Et là, on sent un très grand souci de le maîtriser
: vous n'avez pas envie qu'il vous échappe, qu'il soit partout.
J'aime le secret. J'aime l'idée des choses cachées. J'aime
l'idée de pouvoir tout donner à quelques personnes qui me
sont chères et je ne peux pas concevoir de donner des bribes à
plein de gens. Moi, j'ai l'impression qu'on a un potentiel qui peut s'user
très vite. C'est vrai que je n'ai pas envie de donner une image
différente de celle que les gens imaginent, ni une image fausse.
De toute façon, de caractère, et dans la vie, je suis quelqu'un
de très réservé. Je n'aime pas l'idée d'une
image morcelée. Je n'aime pas l'idée des impressions, des
jugements sur les impressions. Mais je ne maîtrise pas très
bien tout ça. C'est une volonté, mais ce n'est pas toujours...
Oh ! vous le maîtrisez
pas mal, vu de l'extérieur.
Oui, vu de l'extérieur, sûrement. Mais, en réalité,
je le vis moins bien, tout ce que je vous dis là est profondément
sincère mais ce sont plutôt des souhaits. Je n'arrive pas
toujours à maintenir un équilibre.
Alors, comment essayez-vous
de garder la maîtrise de votre image ?
Je ne vois que mes amis. J'ai donc des relations tout à fait normales
et naturelles, avec des gens que je connais depuis très longtemps,
que je vois très régulièrement et qui font partie
de ma famille affective.
Et vos amis, ce ne sont pas
les copains ? Ce n'est pas ce système bien parisien... du copinage
: "Allez, coco, je te renvoie l'ascenseur" ? Vous semblez très
étrangère à tout ça.
Je n'ai pas vraiment de copains. D'abord, je ne vis pas en groupe et ensuite
je ne fréquente pas tellement de gens de cinéma pour des
raisons...
... De goût ?
Pour des raisons de goût, peut-être.
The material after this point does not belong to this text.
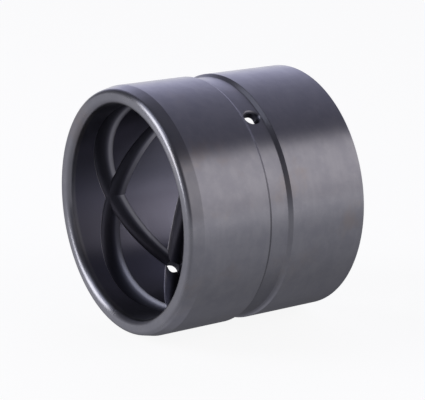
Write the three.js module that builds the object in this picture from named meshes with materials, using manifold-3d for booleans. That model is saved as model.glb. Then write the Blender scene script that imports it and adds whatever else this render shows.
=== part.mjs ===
// Hardened steel pin bushing for a heavy linkage joint, in millimetres, +Z up.
//
// The bore axis lies along Y and the bushing rests on its outer surface. The end with the
// long lead-in faces -Y and the plain end faces +Y. The origin is on the bore axis at mid-length.
// It is one piece of steel: a sleeve with a ring groove outside for grease, two oil holes
// through the floor of that groove, and four crossing grease grooves in the bore.

import * as THREE from 'three';
import * as BufferGeometryUtils from 'three/addons/utils/BufferGeometryUtils.js';
import Module from 'manifold-3d';

// Sleeve
const LENGTH = 86;
const OUTER_RADIUS = 52.5;
const BORE_RADIUS = 45;

// Lead-in end: a long shallow cone outside and a bevel at the bore
const LEAD_IN_LENGTH = 6.3;
const LEAD_IN_DEPTH = 1.3;
const BORE_ENTRY_LENGTH = 2;
const BORE_ENTRY_DEPTH = 1.8;

// Plain end: the sharp edges are only broken
const EDGE_BREAK = 0.5;

// Feed features share one centre plane, slightly beyond mid-length
const FEED_CENTRE_Y = 0.6;
const RING_GROOVE_WIDTH = 11.6;
const RING_GROOVE_FLOOR_WIDTH = 8.2;
const RING_GROOVE_DEPTH = 1.3;
const OIL_HOLE_RADIUS = 2.9;
const OIL_HOLE_RISE_DEG = 52.7;

// Grease grooves: each one runs once round the bore and swings along it as a sine wave
const GREASE_GROOVE_SWING = 28;
const GREASE_GROOVE_WIDTH = 9.2;
const GREASE_GROOVE_DEPTH = 2.4;
const GREASE_GROOVE_COUNT = 4;

// Faceting: one facet of every round face is centred on each of +X, -X, +Z and -Z
const ROUND_SEGMENTS = 48;
const HOLE_SEGMENTS = 24;
const GROOVE_ARC_SEGMENTS = 4;
const FACET_ANGLE = 2 * Math.PI / ROUND_SEGMENTS;

const wasm = await Module();
wasm.setup();

// A closed triangle geometry as a solid
function toSolid(geometry) {
  const bare = geometry.clone();
  bare.deleteAttribute('normal');
  bare.deleteAttribute('uv');
  const merged = BufferGeometryUtils.mergeVertices(bare);
  return new wasm.Manifold(new wasm.Mesh({
    numProp: 3,
    vertProperties: new Float32Array(merged.attributes.position.array),
    triVerts: new Uint32Array(merged.index.array),
  }));
}

// A solid as a geometry with flat facets
function toGeometry(solid) {
  const mesh = solid.getMesh();
  const indexed = new THREE.BufferGeometry();
  indexed.setAttribute('position', new THREE.BufferAttribute(mesh.vertProperties, 3));
  indexed.setIndex(new THREE.BufferAttribute(mesh.triVerts, 1));
  const flat = indexed.toNonIndexed();
  flat.computeVertexNormals();
  return flat;
}

// A closed [radius, y] outline turned about the bore axis
function turned(outline) {
  const points = [...outline, outline[0]].map(([radius, y]) => new THREE.Vector2(radius, y));
  return new THREE.LatheGeometry(points, ROUND_SEGMENTS, FACET_ANGLE / 2);
}

// The sleeve with every feature that runs straight round it
function sleeve() {
  const front = -LENGTH / 2;
  const back = LENGTH / 2;
  const halfGroove = RING_GROOVE_WIDTH / 2;
  const halfFloor = RING_GROOVE_FLOOR_WIDTH / 2;
  const floorRadius = OUTER_RADIUS - RING_GROOVE_DEPTH;
  return toSolid(turned([
    [BORE_RADIUS + BORE_ENTRY_DEPTH, front],
    [OUTER_RADIUS - LEAD_IN_DEPTH, front],
    [OUTER_RADIUS, front + LEAD_IN_LENGTH],
    [OUTER_RADIUS, FEED_CENTRE_Y - halfGroove],
    [floorRadius, FEED_CENTRE_Y - halfFloor],
    [floorRadius, FEED_CENTRE_Y + halfFloor],
    [OUTER_RADIUS, FEED_CENTRE_Y + halfGroove],
    [OUTER_RADIUS, back - EDGE_BREAK],
    [OUTER_RADIUS - EDGE_BREAK, back],
    [BORE_RADIUS + EDGE_BREAK, back],
    [BORE_RADIUS, back - EDGE_BREAK],
    [BORE_RADIUS, front + BORE_ENTRY_LENGTH],
  ]));
}

// One straight drill through both walls, tilted up from +X
function oilHoles() {
  const reach = OUTER_RADIUS + 1;
  const drill = new THREE.CylinderGeometry(OIL_HOLE_RADIUS, OIL_HOLE_RADIUS, 2 * reach, HOLE_SEGMENTS);
  drill.rotateZ(-Math.PI / 2);
  drill.rotateY(-THREE.MathUtils.degToRad(OIL_HOLE_RISE_DEG));
  drill.translate(0, FEED_CENTRE_Y, 0);
  return toSolid(drill);
}

// A ring with a rounded outer face that cuts one grease groove. Shearing the ring along Y turns
// its level path into a sine wave, so the groove keeps its section measured along the bore.
function greaseGroove(swingAngle) {
  const halfWidth = GREASE_GROOVE_WIDTH / 2;
  const arcRadius = (halfWidth ** 2 + GREASE_GROOVE_DEPTH ** 2) / (2 * GREASE_GROOVE_DEPTH);
  const arcCentre = BORE_RADIUS + GREASE_GROOVE_DEPTH - arcRadius;
  const clearance = 1;
  const innerRadius = BORE_RADIUS - clearance;
  const halfArc = Math.acos((innerRadius - arcCentre) / arcRadius);
  const outline = [];
  for (let i = 0; i <= GROOVE_ARC_SEGMENTS; i += 1) {
    const angle = halfArc * (2 * i / GROOVE_ARC_SEGMENTS - 1);
    outline.push([arcCentre + arcRadius * Math.cos(angle), arcRadius * Math.sin(angle)]);
  }
  const slope = GREASE_GROOVE_SWING / BORE_RADIUS;
  const ring = turned(outline);
  const alongX = slope * Math.cos(swingAngle);
  const alongZ = slope * Math.sin(swingAngle);
  ring.applyMatrix4(new THREE.Matrix4().makeShear(alongX, 0, 0, 0, 0, alongZ));
  ring.translate(0, FEED_CENTRE_Y, 0);
  return toSolid(ring);
}

// Two grooves cross at each oil hole, and the other two swing widest there
function bushingBody() {
  let body = sleeve().subtract(oilHoles());
  const holeAngle = THREE.MathUtils.degToRad(OIL_HOLE_RISE_DEG);
  for (let i = 0; i < GREASE_GROOVE_COUNT; i += 1) {
    body = body.subtract(greaseGroove(holeAngle + i * 2 * Math.PI / GREASE_GROOVE_COUNT));
  }
  const material = new THREE.MeshStandardMaterial({ color: 0x4b4a50, roughness: 0.35, metalness: 0.9 });
  const mesh = new THREE.Mesh(toGeometry(body), material);
  mesh.name = 'bushing_body';
  return mesh;
}

const bushing = new THREE.Group();
bushing.add(bushingBody());

export default bushing;
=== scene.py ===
import math

import bmesh
import bpy
from mathutils import Matrix, Vector


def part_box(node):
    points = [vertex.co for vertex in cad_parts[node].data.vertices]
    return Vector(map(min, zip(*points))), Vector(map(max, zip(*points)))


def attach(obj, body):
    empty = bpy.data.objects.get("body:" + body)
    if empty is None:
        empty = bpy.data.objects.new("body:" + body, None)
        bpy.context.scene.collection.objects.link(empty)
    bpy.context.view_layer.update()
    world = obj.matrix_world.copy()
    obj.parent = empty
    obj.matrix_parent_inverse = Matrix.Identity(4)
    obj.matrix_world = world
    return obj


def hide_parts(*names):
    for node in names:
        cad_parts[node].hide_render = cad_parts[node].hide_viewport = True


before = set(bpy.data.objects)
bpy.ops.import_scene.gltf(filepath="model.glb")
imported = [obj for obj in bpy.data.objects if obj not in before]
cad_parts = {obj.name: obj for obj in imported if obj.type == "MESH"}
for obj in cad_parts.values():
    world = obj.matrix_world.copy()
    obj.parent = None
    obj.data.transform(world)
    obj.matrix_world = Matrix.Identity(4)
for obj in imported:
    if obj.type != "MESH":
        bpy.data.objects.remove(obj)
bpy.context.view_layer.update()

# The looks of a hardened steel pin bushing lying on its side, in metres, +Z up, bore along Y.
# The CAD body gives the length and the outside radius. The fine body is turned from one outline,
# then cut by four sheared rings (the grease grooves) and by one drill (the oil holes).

MM = 0.001
CAD_NODE = "bushing_body"

# Main sizes. The CAD body is faceted, so its outside radius is that of its corners.
CAD_LOW, CAD_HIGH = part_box(CAD_NODE)
FRONT = CAD_LOW.y
BACK = CAD_HIGH.y
OUTER_RADIUS = max(math.hypot(v.co.x, v.co.z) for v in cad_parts[CAD_NODE].data.vertices)
BORE_RADIUS = 45 * MM

# Lead-in end
LEAD_IN_LENGTH = 6.3 * MM
LEAD_IN_DEPTH = 1.4 * MM
FACE_EDGE_ROUND = 2.3 * MM
LEAD_IN_BLEND = 2.0 * MM
BORE_ENTRY_ROUND = 2.8 * MM

# Plain end
EDGE_BREAK = 0.5 * MM
EDGE_BREAK_ROUND = 0.2 * MM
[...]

Et parce que le cinéma
est très important pour moi et ce n'est pas une chose sur laquelle
j'ai envie de bavarder.
Mais c'est peut-être aussi
parce que ce sont des gens qui ne vous intéressent pas ?
C'est possible, oui. Je n'ai pas une passion pour les acteurs en général,
disons pour les gens de cinéma. Je vis déjà beaucoup
avec eux. Et moi, j'ai vraiment besoin de vivre d'autres choses qui m'intéressent,
qui sont peut-être plus anodines mais très importantes à
mon équilibre. Et les gens que je vois, je les vois depuis très,
très longtemps.
Vous avez été
vedette à vingt ans.
Oui. Heureusement ! Heureusement !
Vedette à 20 ans, il
y a vingt ans, cela veut dire aussi une longévité rare et
d'autant plus rare qu'on ne sent pas du tout cette frénésie
à nourrir le phénomène.
Etre vedette jeune, c'est une chance formidable. La notion d'ambition
est tout à fait décalée. Quand on réussit
très jeune, on ne peut pas dire qu'on l'a voulu, qu'on l'a souhaité.
La notion de rivalité n'existe plus parce qu'on a la chance d'avoir
plus vite des propositions. Donc il n'y a pas de lutte. Moi je ne sais
pas ce que c'est la rivalité.
Les rapports de forces, ce n'est
pas votre exercice favori.
Déjà avec une femme, ça ne m'intéresse pas,
mais avec les actrices, encore moins.
Et dans la vie ?
Je déteste les rapports de forces, je déteste ça.
Pour les éviter que fait-on
? On prend les jambes à son cou ?
Non. Aujourd'hui j'ai envie de rassurer, de donner une image beaucoup
plus apaisante. En même temps je sens bien que je vais toujours
dans le sens de simplifier, simplifier, simplifier.
Et de maîtriser, maîtriser,
maîtriser ?
D'essayer en tout cas. D'essayer.
Le temps, la notion du temps
vous préoccupe ?
Beaucoup, oui, beaucoup.
Parce qu'il file ou parce qu'il
faut essayer de le rentabiliser ?
Non, parce que je vis très mal le manque de temps. Je suis toujours
frappée de voir à quel point les hommes, les hommes qui
travaillent, ont l'air beaucoup plus disponibles et concentrés
à la fois dans leur travail et dans leur vie. C'est un des seuls
avantages que je leur connaisse, celui d'être entièrement
libérés de tout le quotidien de la vie. Et c'est un énorme
avantage pour faire ce dont on a envie.
Est-ce que vous êtes capable
de vous dire : "Tiens, dans huit ans et demi..." ?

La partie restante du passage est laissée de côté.